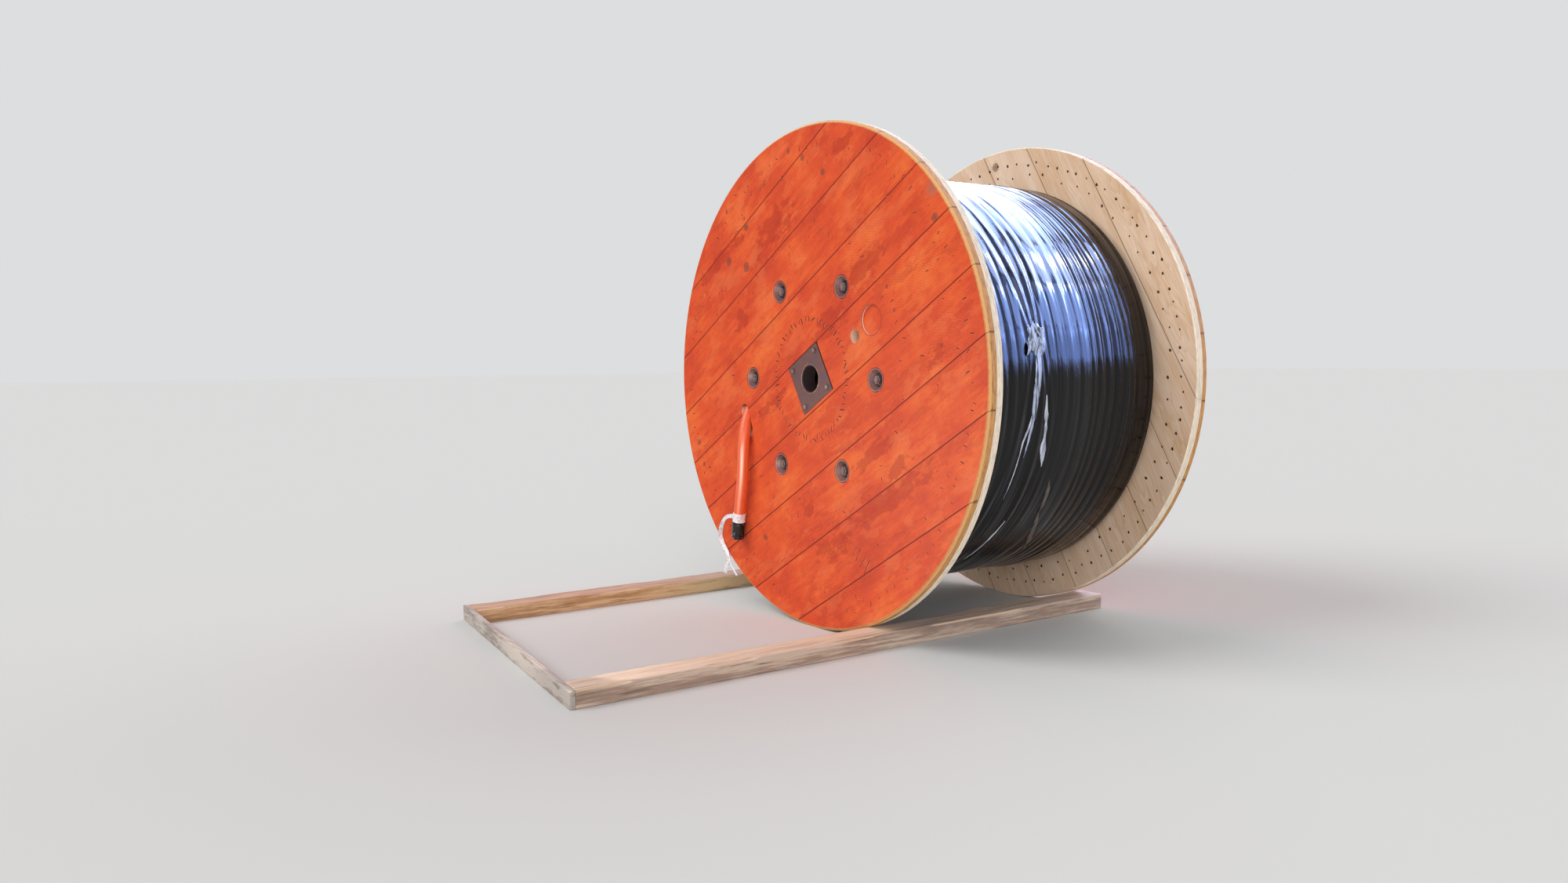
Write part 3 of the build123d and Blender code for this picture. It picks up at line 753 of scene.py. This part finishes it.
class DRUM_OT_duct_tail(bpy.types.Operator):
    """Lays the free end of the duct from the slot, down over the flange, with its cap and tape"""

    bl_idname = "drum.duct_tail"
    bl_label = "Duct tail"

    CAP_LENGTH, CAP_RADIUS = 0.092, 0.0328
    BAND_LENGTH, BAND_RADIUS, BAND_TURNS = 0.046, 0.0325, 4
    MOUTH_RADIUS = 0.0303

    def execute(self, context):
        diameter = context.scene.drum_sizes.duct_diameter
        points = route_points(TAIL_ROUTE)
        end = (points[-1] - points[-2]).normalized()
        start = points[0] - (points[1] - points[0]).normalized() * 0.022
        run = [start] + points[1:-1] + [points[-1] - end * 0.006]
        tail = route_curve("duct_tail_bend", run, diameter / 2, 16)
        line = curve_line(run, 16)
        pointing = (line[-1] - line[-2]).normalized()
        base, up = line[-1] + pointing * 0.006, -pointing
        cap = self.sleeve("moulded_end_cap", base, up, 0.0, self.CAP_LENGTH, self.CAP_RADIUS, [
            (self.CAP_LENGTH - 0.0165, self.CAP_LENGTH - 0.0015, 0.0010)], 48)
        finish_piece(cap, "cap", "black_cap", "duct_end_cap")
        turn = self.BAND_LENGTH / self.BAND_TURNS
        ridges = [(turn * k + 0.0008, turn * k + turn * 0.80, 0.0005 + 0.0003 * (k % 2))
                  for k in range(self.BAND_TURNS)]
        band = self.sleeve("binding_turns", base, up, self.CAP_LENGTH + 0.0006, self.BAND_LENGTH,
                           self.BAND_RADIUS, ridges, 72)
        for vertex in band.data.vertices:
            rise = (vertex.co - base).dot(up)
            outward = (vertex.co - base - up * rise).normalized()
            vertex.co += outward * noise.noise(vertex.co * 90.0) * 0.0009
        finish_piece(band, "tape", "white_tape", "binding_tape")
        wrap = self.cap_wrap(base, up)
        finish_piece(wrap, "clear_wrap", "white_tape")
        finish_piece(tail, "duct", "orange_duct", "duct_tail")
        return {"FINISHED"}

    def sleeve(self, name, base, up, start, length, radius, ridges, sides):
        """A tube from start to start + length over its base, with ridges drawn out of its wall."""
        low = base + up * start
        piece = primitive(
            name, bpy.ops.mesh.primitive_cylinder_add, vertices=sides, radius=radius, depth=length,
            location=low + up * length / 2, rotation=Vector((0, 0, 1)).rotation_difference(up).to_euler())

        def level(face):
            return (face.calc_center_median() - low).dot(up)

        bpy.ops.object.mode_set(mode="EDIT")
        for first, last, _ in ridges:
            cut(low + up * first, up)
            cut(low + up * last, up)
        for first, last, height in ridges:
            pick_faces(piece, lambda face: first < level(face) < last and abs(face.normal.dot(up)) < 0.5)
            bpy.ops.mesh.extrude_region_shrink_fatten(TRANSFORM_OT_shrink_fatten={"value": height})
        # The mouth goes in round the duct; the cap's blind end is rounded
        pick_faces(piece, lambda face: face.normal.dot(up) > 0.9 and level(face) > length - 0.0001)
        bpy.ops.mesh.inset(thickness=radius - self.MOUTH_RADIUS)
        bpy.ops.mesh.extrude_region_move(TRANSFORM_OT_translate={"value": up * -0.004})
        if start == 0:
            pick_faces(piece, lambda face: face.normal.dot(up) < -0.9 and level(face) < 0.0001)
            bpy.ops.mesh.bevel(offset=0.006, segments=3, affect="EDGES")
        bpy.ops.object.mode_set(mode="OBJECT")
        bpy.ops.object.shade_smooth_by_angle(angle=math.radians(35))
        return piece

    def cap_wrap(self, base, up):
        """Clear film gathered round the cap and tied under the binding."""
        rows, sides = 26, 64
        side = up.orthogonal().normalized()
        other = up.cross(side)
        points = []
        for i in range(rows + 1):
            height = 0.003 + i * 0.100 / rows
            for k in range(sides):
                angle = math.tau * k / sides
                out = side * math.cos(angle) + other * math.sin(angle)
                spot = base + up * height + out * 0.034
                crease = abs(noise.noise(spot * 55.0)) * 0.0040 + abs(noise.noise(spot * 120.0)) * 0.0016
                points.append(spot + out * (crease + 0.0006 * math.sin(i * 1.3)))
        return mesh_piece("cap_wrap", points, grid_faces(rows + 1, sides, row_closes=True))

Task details
Restate the data above word for word, please.

Written response
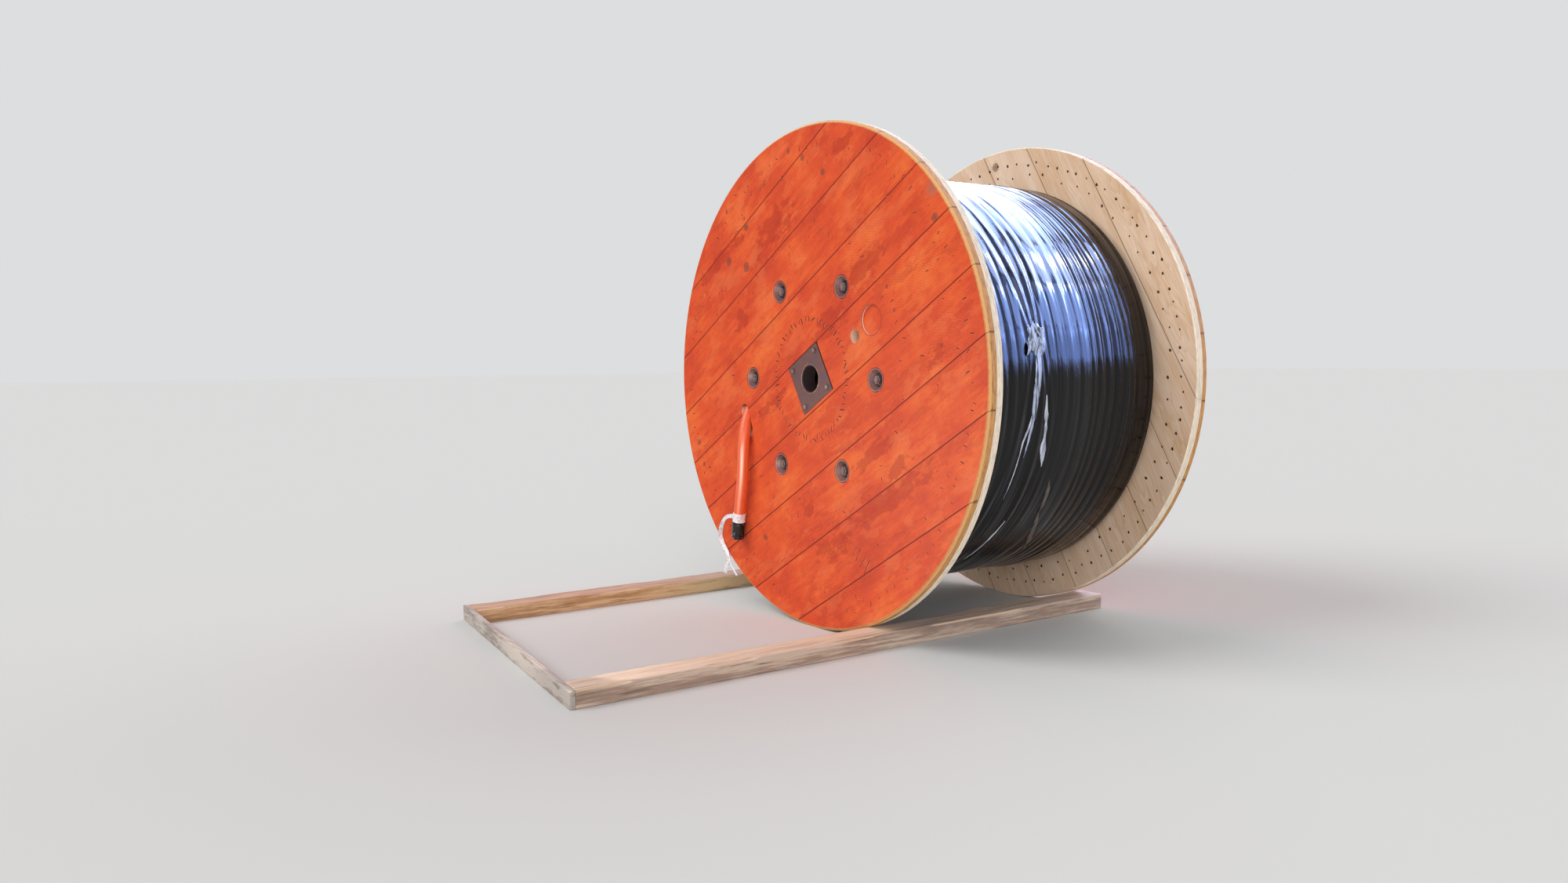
Write part 3 of the build123d and Blender code for this picture. It picks up at line 753 of scene.py. This part finishes it.
class DRUM_OT_duct_tail(bpy.types.Operator):
    """Lays the free end of the duct from the slot, down over the flange, with its cap and tape"""

    bl_idname = "drum.duct_tail"
    bl_label = "Duct tail"

    CAP_LENGTH, CAP_RADIUS = 0.092, 0.0328
    BAND_LENGTH, BAND_RADIUS, BAND_TURNS = 0.046, 0.0325, 4
    MOUTH_RADIUS = 0.0303

    def execute(self, context):
        diameter = context.scene.drum_sizes.duct_diameter
        points = route_points(TAIL_ROUTE)
        end = (points[-1] - points[-2]).normalized()
        start = points[0] - (points[1] - points[0]).normalized() * 0.022
        run = [start] + points[1:-1] + [points[-1] - end * 0.006]
        tail = route_curve("duct_tail_bend", run, diameter / 2, 16)
        line = curve_line(run, 16)
        pointing = (line[-1] - line[-2]).normalized()
        base, up = line[-1] + pointing * 0.006, -pointing
        cap = self.sleeve("moulded_end_cap", base, up, 0.0, self.CAP_LENGTH, self.CAP_RADIUS, [
            (self.CAP_LENGTH - 0.0165, self.CAP_LENGTH - 0.0015, 0.0010)], 48)
        finish_piece(cap, "cap", "black_cap", "duct_end_cap")
        turn = self.BAND_LENGTH / self.BAND_TURNS
        ridges = [(turn * k + 0.0008, turn * k + turn * 0.80, 0.0005 + 0.0003 * (k % 2))
                  for k in range(self.BAND_TURNS)]
        band = self.sleeve("binding_turns", base, up, self.CAP_LENGTH + 0.0006, self.BAND_LENGTH,
                           self.BAND_RADIUS, ridges, 72)
        for vertex in band.data.vertices:
            rise = (vertex.co - base).dot(up)
            outward = (vertex.co - base - up * rise).normalized()
            vertex.co += outward * noise.noise(vertex.co * 90.0) * 0.0009
        finish_piece(band, "tape", "white_tape", "binding_tape")
        wrap = self.cap_wrap(base, up)
        finish_piece(wrap, "clear_wrap", "white_tape")
        finish_piece(tail, "duct", "orange_duct", "duct_tail")
        return {"FINISHED"}

    def sleeve(self, name, base, up, start, length, radius, ridges, sides):
        """A tube from start to start + length over its base, with ridges drawn out of its wall."""
        low = base + up * start
        piece = primitive(
            name, bpy.ops.mesh.primitive_cylinder_add, vertices=sides, radius=radius, depth=length,
            location=low + up * length / 2, rotation=Vector((0, 0, 1)).rotation_difference(up).to_euler())

        def level(face):
            return (face.calc_center_median() - low).dot(up)

        bpy.ops.object.mode_set(mode="EDIT")
        for first, last, _ in ridges:
            cut(low + up * first, up)
            cut(low + up * last, up)
        for first, last, height in ridges:
            pick_faces(piece, lambda face: first < level(face) < last and abs(face.normal.dot(up)) < 0.5)
            bpy.ops.mesh.extrude_region_shrink_fatten(TRANSFORM_OT_shrink_fatten={"value": height})
        # The mouth goes in round the duct; the cap's blind end is rounded
        pick_faces(piece, lambda face: face.normal.dot(up) > 0.9 and level(face) > length - 0.0001)
        bpy.ops.mesh.inset(thickness=radius - self.MOUTH_RADIUS)
        bpy.ops.mesh.extrude_region_move(TRANSFORM_OT_translate={"value": up * -0.004})
        if start == 0:
            pick_faces(piece, lambda face: face.normal.dot(up) < -0.9 and level(face) < 0.0001)
            bpy.ops.mesh.bevel(offset=0.006, segments=3, affect="EDGES")
        bpy.ops.object.mode_set(mode="OBJECT")
        bpy.ops.object.shade_smooth_by_angle(angle=math.radians(35))
        return piece

    def cap_wrap(self, base, up):
        """Clear film gathered round the cap and tied under the binding."""
        rows, sides = 26, 64
        side = up.orthogonal().normalized()
        other = up.cross(side)
        points = []
        for i in range(rows + 1):
            height = 0.003 + i * 0.100 / rows
            for k in range(sides):
                angle = math.tau * k / sides
                out = side * math.cos(angle) + other * math.sin(angle)
                spot = base + up * height + out * 0.034
                crease = abs(noise.noise(spot * 55.0)) * 0.0040 + abs(noise.noise(spot * 120.0)) * 0.0016
                points.append(spot + out * (crease + 0.0006 * math.sin(i * 1.3)))
        return mesh_piece("cap_wrap", points, grid_faces(rows + 1, sides, row_closes=True))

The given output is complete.